(Part of a data file)
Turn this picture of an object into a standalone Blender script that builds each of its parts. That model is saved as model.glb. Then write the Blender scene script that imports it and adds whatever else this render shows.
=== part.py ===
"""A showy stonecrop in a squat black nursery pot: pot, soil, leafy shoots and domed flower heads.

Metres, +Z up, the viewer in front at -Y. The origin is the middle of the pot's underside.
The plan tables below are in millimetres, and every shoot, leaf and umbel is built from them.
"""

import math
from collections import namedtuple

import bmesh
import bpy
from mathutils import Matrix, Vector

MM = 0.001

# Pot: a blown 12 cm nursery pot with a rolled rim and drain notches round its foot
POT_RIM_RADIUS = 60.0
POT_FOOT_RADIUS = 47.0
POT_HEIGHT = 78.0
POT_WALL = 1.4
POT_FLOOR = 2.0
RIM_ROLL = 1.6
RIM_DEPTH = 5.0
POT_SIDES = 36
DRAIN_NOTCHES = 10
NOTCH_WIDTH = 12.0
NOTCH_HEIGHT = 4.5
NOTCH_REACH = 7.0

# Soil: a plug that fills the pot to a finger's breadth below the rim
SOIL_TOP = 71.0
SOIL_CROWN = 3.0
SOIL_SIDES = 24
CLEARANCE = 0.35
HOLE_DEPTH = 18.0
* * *
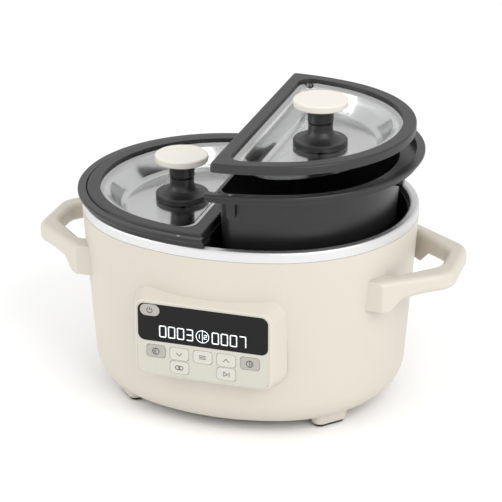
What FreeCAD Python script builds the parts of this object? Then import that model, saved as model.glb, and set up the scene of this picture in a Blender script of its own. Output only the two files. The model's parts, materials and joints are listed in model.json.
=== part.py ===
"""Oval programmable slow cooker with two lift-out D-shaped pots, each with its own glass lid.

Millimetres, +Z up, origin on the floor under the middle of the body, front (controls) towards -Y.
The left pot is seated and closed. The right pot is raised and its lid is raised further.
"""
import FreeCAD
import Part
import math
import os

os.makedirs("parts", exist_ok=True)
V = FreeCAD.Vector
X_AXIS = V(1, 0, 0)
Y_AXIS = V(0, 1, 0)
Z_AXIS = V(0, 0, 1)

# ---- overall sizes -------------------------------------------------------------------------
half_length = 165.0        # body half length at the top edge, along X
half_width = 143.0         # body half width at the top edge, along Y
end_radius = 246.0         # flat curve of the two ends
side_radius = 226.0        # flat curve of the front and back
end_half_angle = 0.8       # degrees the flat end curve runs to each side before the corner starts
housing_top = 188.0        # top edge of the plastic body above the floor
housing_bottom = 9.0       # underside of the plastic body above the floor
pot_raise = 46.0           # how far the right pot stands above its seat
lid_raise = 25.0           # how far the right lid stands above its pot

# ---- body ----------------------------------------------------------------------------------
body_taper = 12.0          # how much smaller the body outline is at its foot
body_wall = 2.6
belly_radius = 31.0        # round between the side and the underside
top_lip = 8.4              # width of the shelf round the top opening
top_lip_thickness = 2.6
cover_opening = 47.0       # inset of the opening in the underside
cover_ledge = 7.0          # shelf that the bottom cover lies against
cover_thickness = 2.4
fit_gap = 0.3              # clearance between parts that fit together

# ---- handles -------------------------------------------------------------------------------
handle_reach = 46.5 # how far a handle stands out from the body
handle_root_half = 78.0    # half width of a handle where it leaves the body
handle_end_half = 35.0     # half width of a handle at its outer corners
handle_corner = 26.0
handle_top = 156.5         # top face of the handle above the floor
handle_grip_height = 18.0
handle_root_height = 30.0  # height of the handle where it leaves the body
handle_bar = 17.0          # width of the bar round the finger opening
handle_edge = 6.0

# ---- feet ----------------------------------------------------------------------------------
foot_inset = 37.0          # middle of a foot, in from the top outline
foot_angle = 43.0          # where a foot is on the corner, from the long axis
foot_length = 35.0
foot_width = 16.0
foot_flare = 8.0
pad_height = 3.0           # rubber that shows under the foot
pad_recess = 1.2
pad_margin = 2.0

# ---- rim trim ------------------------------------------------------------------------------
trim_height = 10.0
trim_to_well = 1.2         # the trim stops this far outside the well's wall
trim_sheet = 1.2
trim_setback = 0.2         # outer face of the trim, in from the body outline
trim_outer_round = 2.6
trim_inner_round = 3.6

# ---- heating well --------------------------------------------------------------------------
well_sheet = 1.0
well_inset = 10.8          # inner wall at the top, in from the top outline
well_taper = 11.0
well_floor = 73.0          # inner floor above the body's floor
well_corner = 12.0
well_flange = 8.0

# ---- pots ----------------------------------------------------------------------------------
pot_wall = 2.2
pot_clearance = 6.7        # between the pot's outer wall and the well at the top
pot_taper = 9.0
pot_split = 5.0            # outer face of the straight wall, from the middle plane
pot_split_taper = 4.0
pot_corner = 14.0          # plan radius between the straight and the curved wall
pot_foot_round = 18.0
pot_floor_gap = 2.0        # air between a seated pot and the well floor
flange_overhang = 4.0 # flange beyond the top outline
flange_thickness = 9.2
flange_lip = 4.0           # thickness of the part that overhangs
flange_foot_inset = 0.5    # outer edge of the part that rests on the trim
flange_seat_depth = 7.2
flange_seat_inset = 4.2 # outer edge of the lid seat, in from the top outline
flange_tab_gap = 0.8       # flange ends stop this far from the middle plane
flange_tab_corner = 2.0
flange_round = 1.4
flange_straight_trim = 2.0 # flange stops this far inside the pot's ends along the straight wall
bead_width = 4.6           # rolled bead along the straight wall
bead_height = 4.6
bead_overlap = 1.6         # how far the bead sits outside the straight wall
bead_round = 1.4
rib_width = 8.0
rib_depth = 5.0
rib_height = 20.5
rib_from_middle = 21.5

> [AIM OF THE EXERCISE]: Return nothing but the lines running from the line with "What FreeCAD Python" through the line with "lid_raise = 25.0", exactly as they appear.

> [TASK RESPONSE]:
What FreeCAD Python script builds the parts of this object? Then import that model, saved as model.glb, and set up the scene of this picture in a Blender script of its own. Output only the two files. The model's parts, materials and joints are listed in model.json.
=== part.py ===
"""Oval programmable slow cooker with two lift-out D-shaped pots, each with its own glass lid.

Millimetres, +Z up, origin on the floor under the middle of the body, front (controls) towards -Y.
The left pot is seated and closed. The right pot is raised and its lid is raised further.
"""
import FreeCAD
import Part
import math
import os

os.makedirs("parts", exist_ok=True)
V = FreeCAD.Vector
X_AXIS = V(1, 0, 0)
Y_AXIS = V(0, 1, 0)
Z_AXIS = V(0, 0, 1)

# ---- overall sizes -------------------------------------------------------------------------
half_length = 165.0        # body half length at the top edge, along X
half_width = 143.0         # body half width at the top edge, along Y
end_radius = 246.0         # flat curve of the two ends
side_radius = 226.0        # flat curve of the front and back
end_half_angle = 0.8       # degrees the flat end curve runs to each side before the corner starts
housing_top = 188.0        # top edge of the plastic body above the floor
housing_bottom = 9.0       # underside of the plastic body above the floor
pot_raise = 46.0           # how far the right pot stands above its seat
lid_raise = 25.0           # how far the right lid stands above its pot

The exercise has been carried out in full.